A funny thing happened to Battle Hardened on the way to his maiden Gulfstream victory. Trainer Eddie Kenneally headed up the Turnpike instead, and picked up $120,000 in graded earnings for his trouble by taking the G3 Sam F. Davis at Tampa Bay Downs.

He beat 10 rivals, did so in his surface debut--by no means a given—stalked comfortably from fairly close range, and displayed smooth action, a good turn of foot and the power to keep the surge going. Make no mistake, this is a nice colt and his future appears bright at this point on the prep calendar.

In the process, Battle Hardened took the measure of two talented colts, Prospective, and the accomplished winner four straight, Raveron, and the issue never appeared in serious doubt after Julien Leparoux stepped on the gas leaving the five-sixteenths pole.

He outran the surging Prospective at that point, set sail for Raveron, who had simply cruised up past State Of Play and Cox Rules and briefly appeared a winner until Battle Hardened was set down earnestly by Leparoux.

Prospective has some quality based on what he's shown thus far but will need to put a complete package together; maybe blinkers are an answer. Ravelo’s Boy, who exited Raveron’s Gulfstream Park Derby, finished fastest onf the 11 at 69-1, failing to earn second money by two noses.

Neck n’ Neck finished behind Ravelo's Boy while rallying 7 paths wide, a promising Tampa debut in which he was beaten less than three lengths.

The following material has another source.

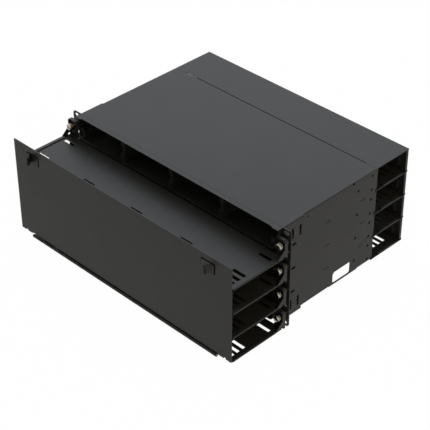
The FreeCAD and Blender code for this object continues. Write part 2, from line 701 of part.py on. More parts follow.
def hinge_leaf_door():
    """Leaf behind the door, with the other knuckles."""
    barrel_top = HINGE_Z + BARREL_R
    leaf_back = DOOR_BACK + LEAF_T
    leaf = block(-BARREL_HALF, BARREL_HALF, DOOR_BACK, leaf_back,
                 barrel_top + LEAF_GAP, barrel_top + DOOR_LEAF_H)
    notches = [block(start, end, DOOR_BACK - PAST, leaf_back + PAST, barrel_top, barrel_top + LEAF_NOTCH_H)
               for start, end in knuckles(0)]
    parts = []
    for start, end in knuckles(1):
        parts.append(rod("x", (start, HINGE_Y, HINGE_Z), BARREL_R, end - start))
        parts.append(block(start, end, DOOR_BACK, leaf_back, HINGE_Z, barrel_top + LEAF_GAP + PAST))
    return joined(leaf.cut(notches), parts).cut(hinge_bore())


def hinge_bore():
    """Tool for the bore along the whole barrel."""
    return rod("x", (-BARREL_HALF - PAST, HINGE_Y, HINGE_Z), HINGE_PIN_R + PIN_GAP, 2 * (BARREL_HALF + PAST))


def hinge_pin():
    """Wire pin as long as the barrel."""
    return rod("x", (-BARREL_HALF, HINGE_Y, HINGE_Z), HINGE_PIN_R, 2 * BARREL_HALF)


# Door and latches

def front_door():
    """Flat door with stepped bottom corners and an opening for each latch."""
    low = base(UNITS)
    corner = [
        (HINGE_X, low + DOOR_EDGE), (HINGE_X, low + STEP_LIFT),
        (HINGE_X + STEP_W, low + STEP_LIFT), (HINGE_X + STEP_W, low + LUG_LIFT),
        (HINGE_X + STEP_W + LUG_W, low + LUG_LIFT), (HINGE_X + STEP_W + LUG_W, low + LUG_NOTCH_LIFT),
        (HINGE_X + STEP_W + LUG_W + LUG_NOTCH_W, low + LUG_NOTCH_LIFT),
        (HINGE_X + STEP_W + LUG_W + LUG_NOTCH_W, low + LUG_LIFT), (HALF_RACK, low + LUG_LIFT),
    ]
    opposite = [(-x, z) for x, z in reversed(corner)]
    outline = corner + [(HALF_RACK, DOOR_TOP), (-HALF_RACK, DOOR_TOP)] + opposite
    door = plate("xz", outline, DOOR_FACE, DOOR_BACK)
    openings = []
    for x in LATCH_XS.values():
        openings.append(plate("xz", rectangle(x, LATCH_LOW, x + LATCH_W, LATCH_TOP),
                              DOOR_FACE - PAST, DOOR_BACK + PAST, LATCH_R))
    return door.cut(openings)


def latch_housing(opening_x):
    """Box behind the door, open to the front, with rails that keep the slide in."""
    x0 = opening_x - HOUSING_SIDE
    x1 = opening_x + LATCH_W + HOUSING_SIDE
    z0 = LATCH_LOW - HOUSING_OVER
    z1 = LATCH_TOP + HOUSING_OVER
    wall = HOUSING_WALL
    shell = block(x0 - wall, x1 + wall, DOOR_BACK, HOUSING_BACK, z0 - wall, z1 + wall)
    cavity = block(x0, x1, DOOR_BACK - PAST, HOUSING_BACK - wall, z0, z1)
    rails = [
        block(x0, x1, DOOR_BACK, DOOR_BACK + RAIL_D, z0, z0 + RAIL_H),
        block(x0, x1, DOOR_BACK, DOOR_BACK + RAIL_D, z1 - RAIL_H, z1),
    ]
    tongue_x = opening_x + TONGUE_X
    window = block(tongue_x - LATCH_GAP, tongue_x + TONGUE_W + LATCH_TRAVEL + LATCH_GAP,
                   HOUSING_BACK - wall - PAST, HOUSING_BACK + PAST,
                   TONGUE_LOW - LATCH_GAP, TONGUE_LOW + TONGUE_H + LATCH_GAP)
    return joined(shell.cut(cavity), rails).cut(window)


def door_latch(opening_x, tab_mirrored):
    """Slide with a curved finger tab, a guide plate, a spring bow and a tongue."""
    left = opening_x + LATCH_GAP
    low = LATCH_LOW + LATCH_GAP
    front_plate = plate("xz", rectangle(left, low, left + SLIDE_W, low + SLIDE_H),
                        DOOR_FACE, DOOR_FACE + SLIDE_T, LATCH_R - LATCH_GAP)
    finger = finger_tab(opening_x, low + TAB_EDGE, low + SLIDE_H - TAB_EDGE)
    if tab_mirrored:
        finger = finger.mirror(V(opening_x + LATCH_W / 2, 0, 0), V(1, 0, 0))
    guide_back = HOUSING_BACK - HOUSING_WALL - LATCH_GAP
    guide_front = guide_back - GUIDE_T
    neck = block(left + NECK_INSET, left + SLIDE_W - NECK_INSET, DOOR_FACE + SLIDE_T, guide_front,
                 low + TAB_EDGE, low + SLIDE_H - TAB_EDGE)
    guide_left = left - HOUSING_SIDE + LATCH_GAP
    guide_right = guide_left + GUIDE_W
    guide = block(guide_left, guide_right, guide_front, guide_back,
                  LATCH_LOW - HOUSING_OVER + LATCH_GAP, LATCH_TOP + HOUSING_OVER - LATCH_GAP)
    tongue_x = opening_x + TONGUE_X
    tongue = block(tongue_x, tongue_x + TONGUE_W, guide_back, CATCH_FACE + SHEET_T + TONGUE_PAST,
                   TONGUE_LOW, TONGUE_LOW + TONGUE_H)
    reach = opening_x + LATCH_W + HOUSING_SIDE - LATCH_TRAVEL - LATCH_GAP
    bow = spring_bow(guide_right, reach, guide_front, guide_back)
    return joined(front_plate, [finger, neck, guide, tongue, bow])


def finger_tab(opening_x, low, high):
    """Curved blade that leans to the left as it stands out of the door."""
    root_left = V(opening_x + FINGER_ROOT_X, DOOR_FACE, low)
    root_right = root_left + V(FINGER_ROOT_W, 0, 0)
    tip_left = V(opening_x + FINGER_TIP_X, DOOR_FACE - FINGER_PROUD, low)
    tip_right = tip_left + V(FINGER_TIP_W, 0, 0)
    along = (tip_right - root_right).normalize()
    curve = V(along.y, -along.x, 0) * FINGER_HOLLOW
    outer = Part.Arc(root_right, (root_right + tip_right) / 2 + curve, tip_right)
    inner = Part.Arc(tip_left, (root_left + tip_left) / 2 + curve, root_left)
    edges = [
        outer.toShape(), Part.makeLine(tip_right, tip_left),
        inner.toShape(), Part.makeLine(root_left, root_right),
    ]
    return Part.Face(Part.Wire(edges)).extrude(V(0, 0, high - low))


def spring_bow(root_x, tip_x, front, back):
    """Thin bow moulded on the guide plate; its tip meets the housing at full travel."""
    middle = (LATCH_LOW + LATCH_TOP) / 2
    half = SPRING_H / 2
    outer = Part.Arc(V(root_x, front, middle - half), V(tip_x, front, middle),
                     V(root_x, front, middle + half))
    inner = Part.Arc(V(root_x, front, middle + half - SPRING_T), V(tip_x - SPRING_T, front, middle),
                     V(root_x, front, middle - half + SPRING_T))
    edges = [
        outer.toShape(), Part.makeLine(outer.EndPoint, inner.StartPoint),
        inner.toShape(), Part.makeLine(inner.EndPoint, outer.StartPoint),
    ]
    return Part.Face(Part.Wire(edges)).extrude(V(0, back - front, 0))


def latch_catch(opening_x):
    """Upright on the top front tray, notched where the latch's tongue passes."""
    tongue_x = opening_x + TONGUE_X
    left = tongue_x + (TONGUE_W + LATCH_TRAVEL - CATCH_W) / 2
    foot = floor_top(1)
    path = [(CATCH_FACE, TONGUE_LOW + TONGUE_H + CATCH_OVER), (CATCH_FACE, foot),
            (CATCH_FACE + CATCH_FOOT, foot)]
    upright = folded("yz", path, SHEET_T, left, left + CATCH_W)
    notch = block(tongue_x - LATCH_GAP, tongue_x + TONGUE_W + LATCH_TRAVEL + LATCH_GAP,
                  CATCH_FACE - PAST, CATCH_FACE + SHEET_T + PAST,
                  TONGUE_LOW - LATCH_GAP, TONGUE_LOW + TONGUE_H + CATCH_OVER + PAST)
    return upright.cut(notch)


nodes = {}
nodes["cover_nosing"] = cover_nosing()
nodes["top_cover"] = top_cover()
nodes["rear_top_cover"] = rear_top_cover()
nodes["side_panel_right"] = side_panel()
nodes["side_panel_left"] = mirrored(nodes["side_panel_right"])
nodes["rack_ear_right"] = rack_ear()
nodes["rack_ear_left"] = mirrored(nodes["rack_ear_right"])
standoffs = []
ferrules = []
for level in range(1, UNITS + 1):
    standoffs += both_sides(ear_standoff(HOLE_X, level))
    ferrules += both_sides(screw_ferrule(HOLE_X, level))
nodes["ear_standoffs"] = group(standoffs)
nodes["screw_ferrules"] = group(ferrules)
front = front_tray()
cassette = cassette_tray()
dividers = group([bay_divider(index) for index in range(1, BAYS)])
rear = rear_tray()
for level in range(1, UNITS + 1):
    to_floor = V(0, 0, floor_top(level))
    nodes[f"front_tray_{level}"] = front.translated(to_floor)
    nodes[f"cassette_tray_{level}"] = cassette.translated(to_floor)
    nodes[f"bay_dividers_{level}"] = dividers.translated(to_floor)
    nodes[f"rear_tray_{level}"] = rear.translated(V(0, 0, base(level)))
    nodes[f"thumbscrew_left_{level}"] = thumbscrew(-HOLE_X, level)
    nodes[f"thumbscrew_right_{level}"] = thumbscrew(HOLE_X, level)
for level in range(1, UNITS):
    nodes[f"level_shelf_{level}"] = level_shelf(level)
glides = []
for level in range(1, UNITS):
    glides += both_sides(cassette_glide(HALF_CASSETTE - GLIDE_INSET, level))
nodes["cassette_glides"] = group(glides)
nodes["front_door"] = front_door()
nodes["hinge_leaf_tray"] = hinge_leaf_tray()
nodes["hinge_leaf_door"] = hinge_leaf_door()
nodes["hinge_pin"] = hinge_pin()
for name, opening_x in LATCH_XS.items():
    nodes[f"door_latch_{name}"] = door_latch(opening_x, name == "left")
    nodes[f"latch_housing_{name}"] = latch_housing(opening_x)
nodes["latch_catches"] = group([latch_catch(opening_x) for opening_x in LATCH_XS.values()])

os.makedirs("parts", exist_ok=True)
for name, shape in nodes.items():
    shape.exportStep(f"parts/{name}.step")
print(len(nodes), "nodes,", sum(len(shape.Solids) for shape in nodes.values()), "solids")
for name, shape in nodes.items():
    if not shape.isValid():
        print("not valid:", name)
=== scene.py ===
"""Fibre patch panel: finishes, small turned parts, floor, lamps and camera round the frame."""
import math

import bmesh
import bpy
from mathutils import Matrix, Vector


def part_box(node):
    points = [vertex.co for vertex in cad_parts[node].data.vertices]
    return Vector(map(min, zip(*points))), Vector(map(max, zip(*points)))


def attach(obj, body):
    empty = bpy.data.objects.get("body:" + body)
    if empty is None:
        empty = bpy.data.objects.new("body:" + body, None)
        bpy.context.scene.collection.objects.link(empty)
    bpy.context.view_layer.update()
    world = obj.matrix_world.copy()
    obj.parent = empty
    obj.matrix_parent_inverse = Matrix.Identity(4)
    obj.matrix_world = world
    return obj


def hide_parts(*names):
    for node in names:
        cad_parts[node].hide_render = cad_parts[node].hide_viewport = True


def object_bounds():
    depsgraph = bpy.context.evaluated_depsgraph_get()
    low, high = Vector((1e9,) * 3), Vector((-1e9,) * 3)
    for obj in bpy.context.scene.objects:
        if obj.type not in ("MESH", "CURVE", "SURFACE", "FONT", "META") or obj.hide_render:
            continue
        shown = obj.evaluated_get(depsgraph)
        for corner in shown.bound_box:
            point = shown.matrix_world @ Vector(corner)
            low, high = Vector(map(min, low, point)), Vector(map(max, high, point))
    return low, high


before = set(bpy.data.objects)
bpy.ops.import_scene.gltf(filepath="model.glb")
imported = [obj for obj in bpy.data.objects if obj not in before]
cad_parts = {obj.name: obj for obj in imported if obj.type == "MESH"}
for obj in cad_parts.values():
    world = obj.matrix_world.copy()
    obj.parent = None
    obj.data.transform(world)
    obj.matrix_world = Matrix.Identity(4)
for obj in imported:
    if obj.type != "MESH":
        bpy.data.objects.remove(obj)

bl_info = {
    "name": "Fibre patch panel",
    "version": (1, 0, 0),
    "blender": (4, 5, 0),
    "location": "3D view, sidebar, Patch panel",
    "description": "Finishes, turned parts and stage for a four-unit fibre patch panel",
    "category": "Object",
}

CAD_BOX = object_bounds()
MM = 0.001
LEVELS = (1, 2, 3, 4)
SIDES = {"left": -1, "right": 1}
SLOT_OF = {name: node.material_slots[0].material.name for name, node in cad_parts.items()}
# Faces that meet at fewer degrees than this are shaded as one.
SMOOTH_ANGLE = 35
# Edges of CAD nodes that turn by more degrees than this are rounded, by this many strips.
ROUND_ANGLE = 30
ROUND_STRIPS = 2
# Corners of CAD nodes that are nearer than this are one corner.
SAME_PLACE = 0.001 * MM
WHITE = (1.0, 1.0, 1.0, 1.0)
# Sides of a pin or rivet, as drawn.
HEAD_SIDES = 24
# How deep the knurl is at the steps of one tooth, as shares of its depth.
TOOTH = (0.0, 0.5, 1.0, 0.5)


def linear(hex_colour):
    """Linear red, green and blue of an sRGB hex colour."""
    channels = [int(hex_colour[i:i + 2], 16) / 255 for i in (1, 3, 5)]
    return tuple(c / 12.92 if c <= 0.04045 else ((c + 0.055) / 1.055) ** 2.4 for c in channels)


def colour(name, description, hex_colour):
    """Colour setting whose default is given as sRGB hex."""
    return bpy.props.FloatVectorProperty(
        name=name, description=description, subtype="COLOR", size=3, min=0.0, max=1.0,
        default=linear(hex_colour))


def length(name, description, millimetres):
    """Length setting whose default is given in millimetres."""
    return bpy.props.FloatProperty(name=name, description=description, unit="LENGTH",
                                   min=0.0, default=millimetres * MM)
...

That experience and the added sixteenth of the Tampa Derby figure to help if trainer Ian Wilkes decides to continue prepping on the same surface.

Meanwhile, Mike Maker spent his three-year-old free time between the Holy Bull and Fountain Of Youth by saddling two runners to finish one-three in the WEBN Stakes at Turfway Park, a surface that brought Animal Kingdom to the 2011 Kentucky Derby the right way.

Despite a mile in a moderate 1:39.18 over a rain-tightened synthetic surface, especially impressive was the fact Mr. Prankster made two distinct moves; one to establish closer contact with the leaders halfway down the backstretch, the second when he set sail past a gritty Phantom Fury at headstretch. From there, he opened the winning margin to 7-1/2 lengths at the end.

Should he jump forward in subsequent dirt starts, he’ll deserve to be mentioned prominently in future Derby discussions.

My first instinct was to dismiss the results of the G2 Robert B. Lewis Memorial out of hand: The horses exiting last year’s G1 Cash Call Futurity were all so disappointing. Perhaps, before Liaison was sandwiched in midstretch, unseating Rafael Bejarano, he did come into the race too fresh. The same may be said for stablemate Sky Kingdom, too. Or maybe they are Cushion Track specialists.

However, second favorite Rousing Sermon, who owned a previous win at Santa Anita, was simply awful, showing no forward gear after overcoming a minor skirmish on the first turn and stalking the pace comfortably thereafter. When the real running started, Rousing Sermon moved sideways instead of forward.

But all this would lessen the considerably surprisingly very good effort of longshot winner I’ll Have Another. Away since a Saratoga run last September, he made his two-turn debut at 3 a memorable one.

After being forced wide on the first turn, I'll Have Another stalked pacesetting Isn’t He Clever comfortably, took the lead at headstretch, and drew off with authority to win by 2-3/4 lengths in a sprightly 1:40.84 for 1-1/16th miles.

By Flower Alley from the Arch mare Arch’s Gal Edith, Paul Reddam’s colt is in the capable hands of Doug O’Neill and deserves classics consideration until either better rivals or added distance stops him. As for the well regarded Liaison, he'll need to regroup and quickly if he’s to be taken seriously going forward.